* [OBJECTIVE]:
Reproduce each line of the material precisely.

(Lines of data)
────────────────────────────────────────
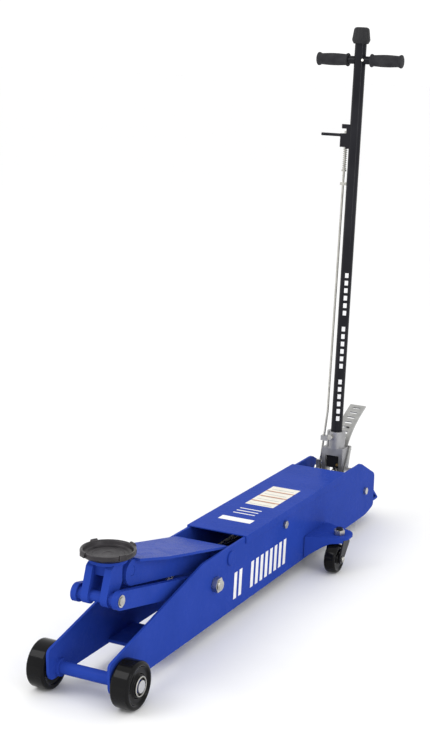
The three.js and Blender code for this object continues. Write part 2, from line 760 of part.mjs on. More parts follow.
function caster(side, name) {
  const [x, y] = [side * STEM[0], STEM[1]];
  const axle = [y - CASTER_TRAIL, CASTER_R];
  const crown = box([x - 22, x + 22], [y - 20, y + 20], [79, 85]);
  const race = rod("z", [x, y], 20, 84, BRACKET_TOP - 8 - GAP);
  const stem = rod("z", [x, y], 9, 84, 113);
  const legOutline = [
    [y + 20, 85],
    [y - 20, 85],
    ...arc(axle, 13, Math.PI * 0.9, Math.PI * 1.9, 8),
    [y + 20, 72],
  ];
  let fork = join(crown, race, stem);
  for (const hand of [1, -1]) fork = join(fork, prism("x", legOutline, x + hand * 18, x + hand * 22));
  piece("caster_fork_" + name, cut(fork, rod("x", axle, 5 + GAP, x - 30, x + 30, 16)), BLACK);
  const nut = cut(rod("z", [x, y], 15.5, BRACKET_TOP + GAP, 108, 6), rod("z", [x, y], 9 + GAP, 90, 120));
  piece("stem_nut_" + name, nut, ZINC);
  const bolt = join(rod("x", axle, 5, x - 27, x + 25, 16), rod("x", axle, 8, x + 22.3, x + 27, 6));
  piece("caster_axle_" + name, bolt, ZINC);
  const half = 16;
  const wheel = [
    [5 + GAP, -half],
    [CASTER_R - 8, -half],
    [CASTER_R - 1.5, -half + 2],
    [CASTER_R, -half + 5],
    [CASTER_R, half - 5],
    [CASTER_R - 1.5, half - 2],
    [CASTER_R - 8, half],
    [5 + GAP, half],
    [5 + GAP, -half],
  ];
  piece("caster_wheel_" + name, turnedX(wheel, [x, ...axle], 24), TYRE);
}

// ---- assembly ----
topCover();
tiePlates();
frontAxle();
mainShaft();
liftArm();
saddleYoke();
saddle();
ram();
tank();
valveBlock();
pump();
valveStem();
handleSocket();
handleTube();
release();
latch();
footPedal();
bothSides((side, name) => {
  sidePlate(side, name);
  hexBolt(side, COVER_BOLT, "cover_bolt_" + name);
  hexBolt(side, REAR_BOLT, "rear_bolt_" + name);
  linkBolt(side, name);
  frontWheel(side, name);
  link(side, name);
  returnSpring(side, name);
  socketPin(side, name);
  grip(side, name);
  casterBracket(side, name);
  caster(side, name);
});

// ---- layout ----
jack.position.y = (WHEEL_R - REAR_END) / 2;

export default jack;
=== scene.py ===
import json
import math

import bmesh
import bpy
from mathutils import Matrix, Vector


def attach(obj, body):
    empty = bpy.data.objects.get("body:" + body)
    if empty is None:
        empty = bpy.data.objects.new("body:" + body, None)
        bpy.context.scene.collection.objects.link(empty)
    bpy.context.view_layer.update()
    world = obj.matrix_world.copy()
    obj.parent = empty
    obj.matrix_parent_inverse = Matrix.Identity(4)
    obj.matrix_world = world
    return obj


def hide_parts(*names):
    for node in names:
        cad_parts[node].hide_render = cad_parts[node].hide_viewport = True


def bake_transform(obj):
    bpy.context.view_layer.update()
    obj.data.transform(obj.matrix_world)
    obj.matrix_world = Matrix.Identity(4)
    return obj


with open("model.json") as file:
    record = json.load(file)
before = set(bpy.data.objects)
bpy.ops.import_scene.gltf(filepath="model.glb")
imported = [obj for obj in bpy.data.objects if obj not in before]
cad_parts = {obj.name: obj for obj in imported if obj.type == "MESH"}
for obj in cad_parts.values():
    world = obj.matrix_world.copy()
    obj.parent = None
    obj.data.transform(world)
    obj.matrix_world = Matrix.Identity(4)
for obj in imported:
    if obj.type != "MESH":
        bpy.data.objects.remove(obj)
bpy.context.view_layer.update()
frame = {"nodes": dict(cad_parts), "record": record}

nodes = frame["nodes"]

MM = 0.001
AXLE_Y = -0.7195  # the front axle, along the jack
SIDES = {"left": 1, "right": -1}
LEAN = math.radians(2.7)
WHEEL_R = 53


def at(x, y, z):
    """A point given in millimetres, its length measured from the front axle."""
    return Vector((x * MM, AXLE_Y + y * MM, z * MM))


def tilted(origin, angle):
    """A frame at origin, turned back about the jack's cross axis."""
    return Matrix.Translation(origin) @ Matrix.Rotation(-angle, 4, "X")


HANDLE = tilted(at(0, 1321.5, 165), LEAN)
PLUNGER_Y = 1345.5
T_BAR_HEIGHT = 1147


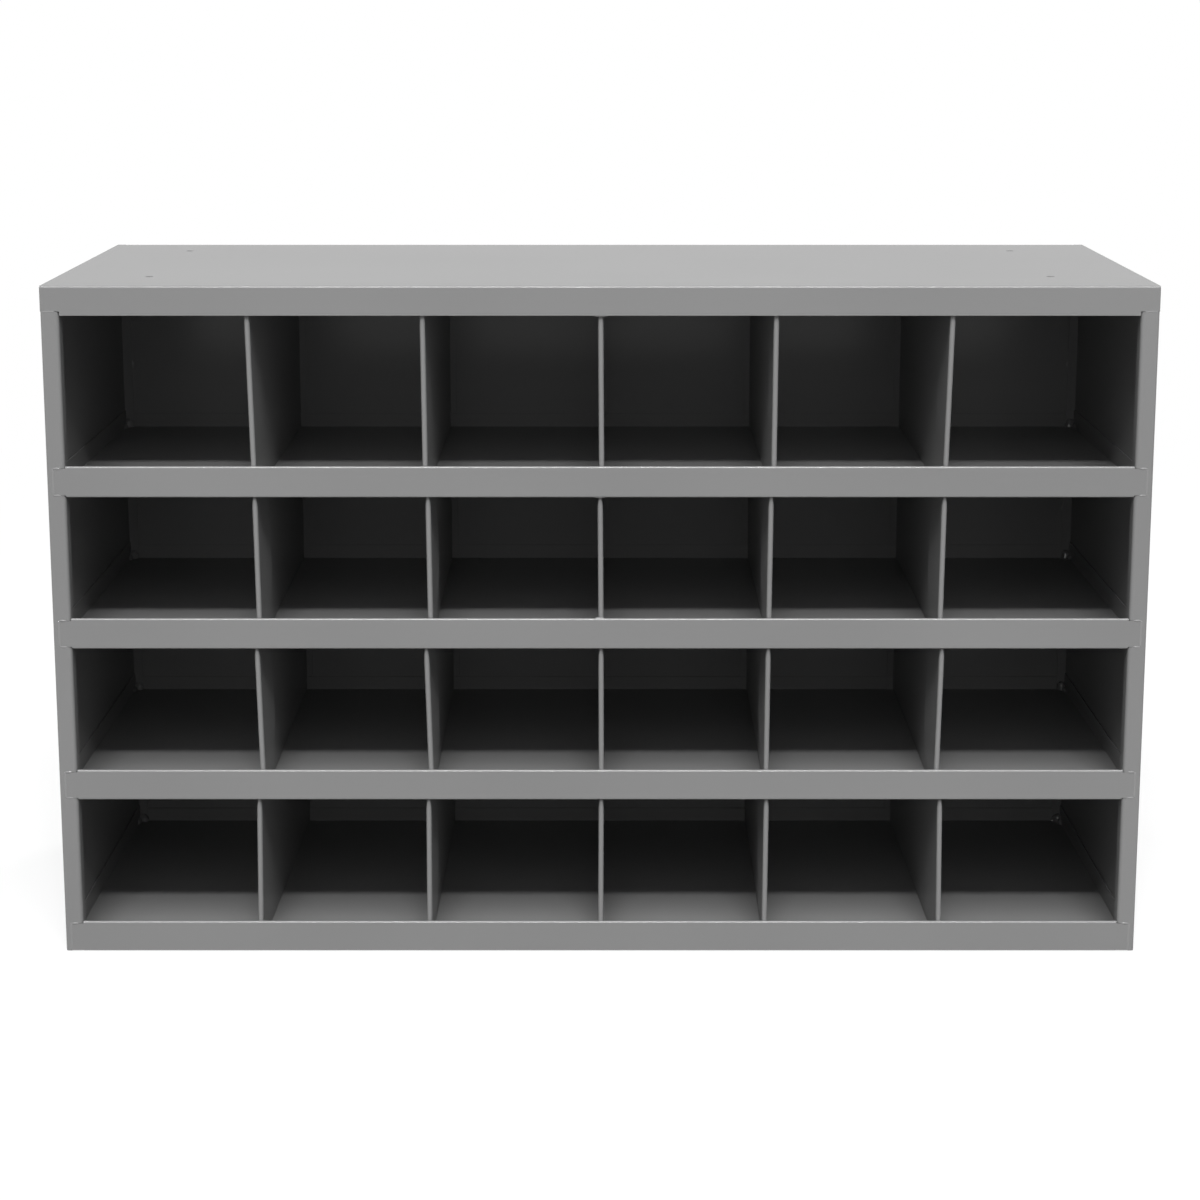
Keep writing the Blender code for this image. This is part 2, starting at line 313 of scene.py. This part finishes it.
────────────────────────────────────────
* [PROBLEM SOLUTION]:
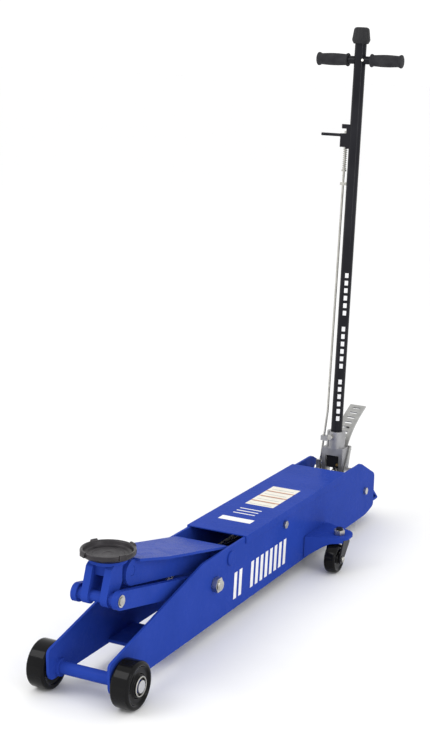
The three.js and Blender code for this object continues. Write part 2, from line 760 of part.mjs on. More parts follow.
function caster(side, name) {
  const [x, y] = [side * STEM[0], STEM[1]];
  const axle = [y - CASTER_TRAIL, CASTER_R];
  const crown = box([x - 22, x + 22], [y - 20, y + 20], [79, 85]);
  const race = rod("z", [x, y], 20, 84, BRACKET_TOP - 8 - GAP);
  const stem = rod("z", [x, y], 9, 84, 113);
  const legOutline = [
    [y + 20, 85],
    [y - 20, 85],
    ...arc(axle, 13, Math.PI * 0.9, Math.PI * 1.9, 8),
    [y + 20, 72],
  ];
  let fork = join(crown, race, stem);
  for (const hand of [1, -1]) fork = join(fork, prism("x", legOutline, x + hand * 18, x + hand * 22));
  piece("caster_fork_" + name, cut(fork, rod("x", axle, 5 + GAP, x - 30, x + 30, 16)), BLACK);
  const nut = cut(rod("z", [x, y], 15.5, BRACKET_TOP + GAP, 108, 6), rod("z", [x, y], 9 + GAP, 90, 120));
  piece("stem_nut_" + name, nut, ZINC);
  const bolt = join(rod("x", axle, 5, x - 27, x + 25, 16), rod("x", axle, 8, x + 22.3, x + 27, 6));
  piece("caster_axle_" + name, bolt, ZINC);
  const half = 16;
  const wheel = [
    [5 + GAP, -half],
    [CASTER_R - 8, -half],
    [CASTER_R - 1.5, -half + 2],
    [CASTER_R, -half + 5],
    [CASTER_R, half - 5],
    [CASTER_R - 1.5, half - 2],
    [CASTER_R - 8, half],
    [5 + GAP, half],
    [5 + GAP, -half],
  ];
  piece("caster_wheel_" + name, turnedX(wheel, [x, ...axle], 24), TYRE);
}

// ---- assembly ----
topCover();
tiePlates();
frontAxle();
mainShaft();
liftArm();
saddleYoke();
saddle();
ram();
tank();
valveBlock();
pump();
valveStem();
handleSocket();
handleTube();
release();
latch();
footPedal();
bothSides((side, name) => {
  sidePlate(side, name);
  hexBolt(side, COVER_BOLT, "cover_bolt_" + name);
  hexBolt(side, REAR_BOLT, "rear_bolt_" + name);
  linkBolt(side, name);
  frontWheel(side, name);
  link(side, name);
  returnSpring(side, name);
  socketPin(side, name);
  grip(side, name);
  casterBracket(side, name);
  caster(side, name);
});

// ---- layout ----
jack.position.y = (WHEEL_R - REAR_END) / 2;

export default jack;
=== scene.py ===
import json
import math

import bmesh
import bpy
from mathutils import Matrix, Vector


def attach(obj, body):
    empty = bpy.data.objects.get("body:" + body)
    if empty is None:
        empty = bpy.data.objects.new("body:" + body, None)
        bpy.context.scene.collection.objects.link(empty)
    bpy.context.view_layer.update()
    world = obj.matrix_world.copy()
    obj.parent = empty
    obj.matrix_parent_inverse = Matrix.Identity(4)
    obj.matrix_world = world
    return obj


def hide_parts(*names):
    for node in names:
        cad_parts[node].hide_render = cad_parts[node].hide_viewport = True


def bake_transform(obj):
    bpy.context.view_layer.update()
    obj.data.transform(obj.matrix_world)
    obj.matrix_world = Matrix.Identity(4)
    return obj


with open("model.json") as file:
    record = json.load(file)
before = set(bpy.data.objects)
bpy.ops.import_scene.gltf(filepath="model.glb")
imported = [obj for obj in bpy.data.objects if obj not in before]
cad_parts = {obj.name: obj for obj in imported if obj.type == "MESH"}
for obj in cad_parts.values():
    world = obj.matrix_world.copy()
    obj.parent = None
    obj.data.transform(world)
    obj.matrix_world = Matrix.Identity(4)
for obj in imported:
    if obj.type != "MESH":
        bpy.data.objects.remove(obj)
bpy.context.view_layer.update()
frame = {"nodes": dict(cad_parts), "record": record}

nodes = frame["nodes"]

MM = 0.001
AXLE_Y = -0.7195  # the front axle, along the jack
SIDES = {"left": 1, "right": -1}
LEAN = math.radians(2.7)
WHEEL_R = 53


def at(x, y, z):
    """A point given in millimetres, its length measured from the front axle."""
    return Vector((x * MM, AXLE_Y + y * MM, z * MM))


def tilted(origin, angle):
    """A frame at origin, turned back about the jack's cross axis."""
    return Matrix.Translation(origin) @ Matrix.Rotation(-angle, 4, "X")


HANDLE = tilted(at(0, 1321.5, 165), LEAN)
PLUNGER_Y = 1345.5
T_BAR_HEIGHT = 1147


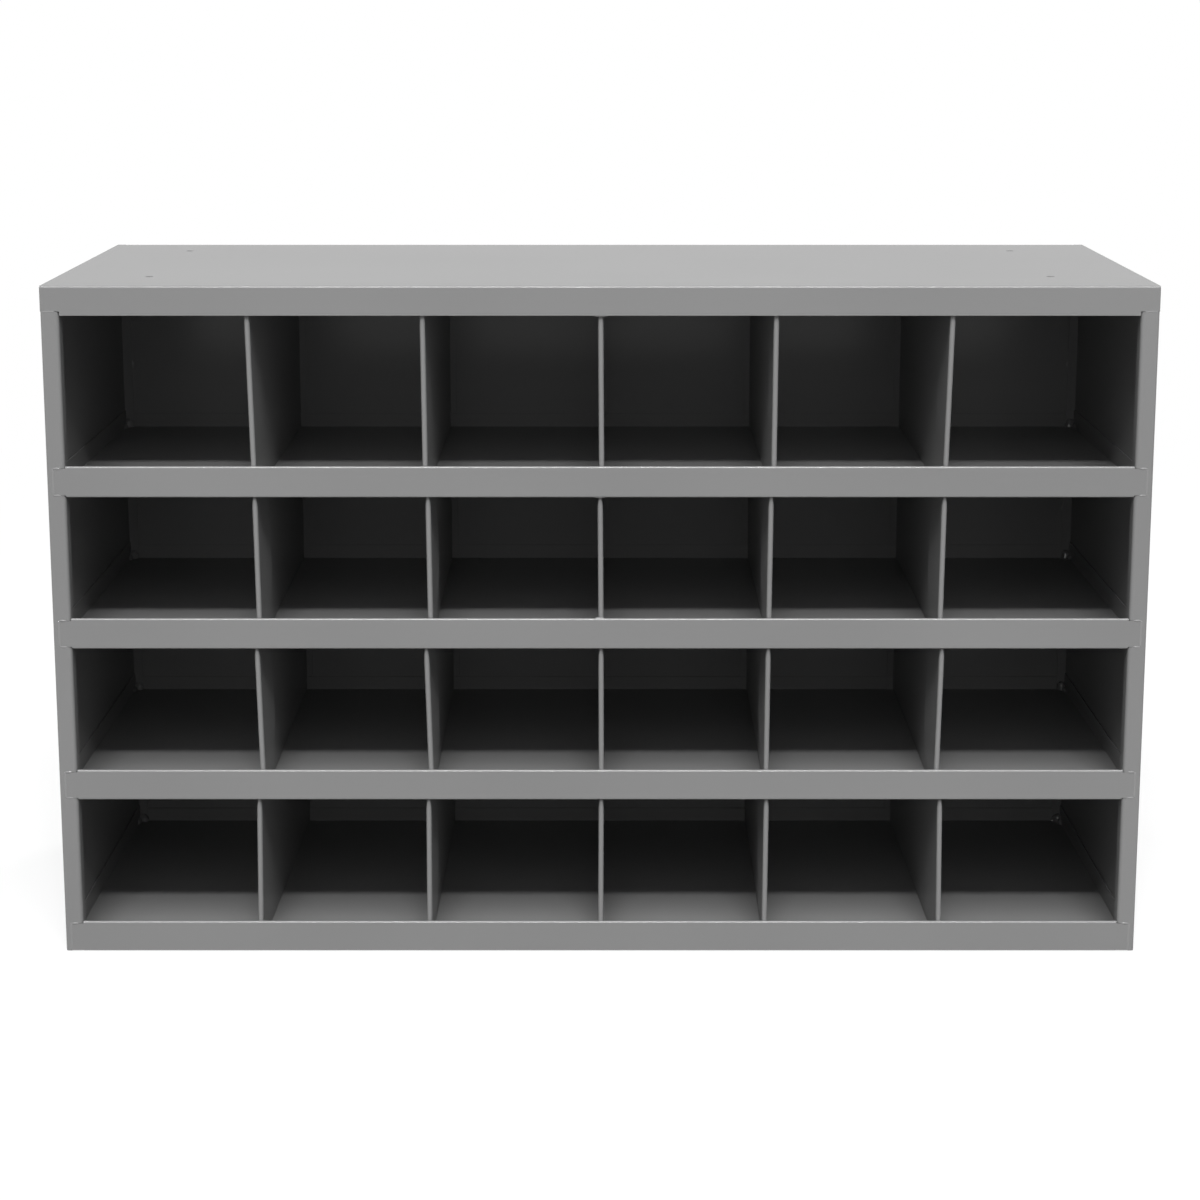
Keep writing the Blender code for this image. This is part 2, starting at line 313 of scene.py. This part finishes it.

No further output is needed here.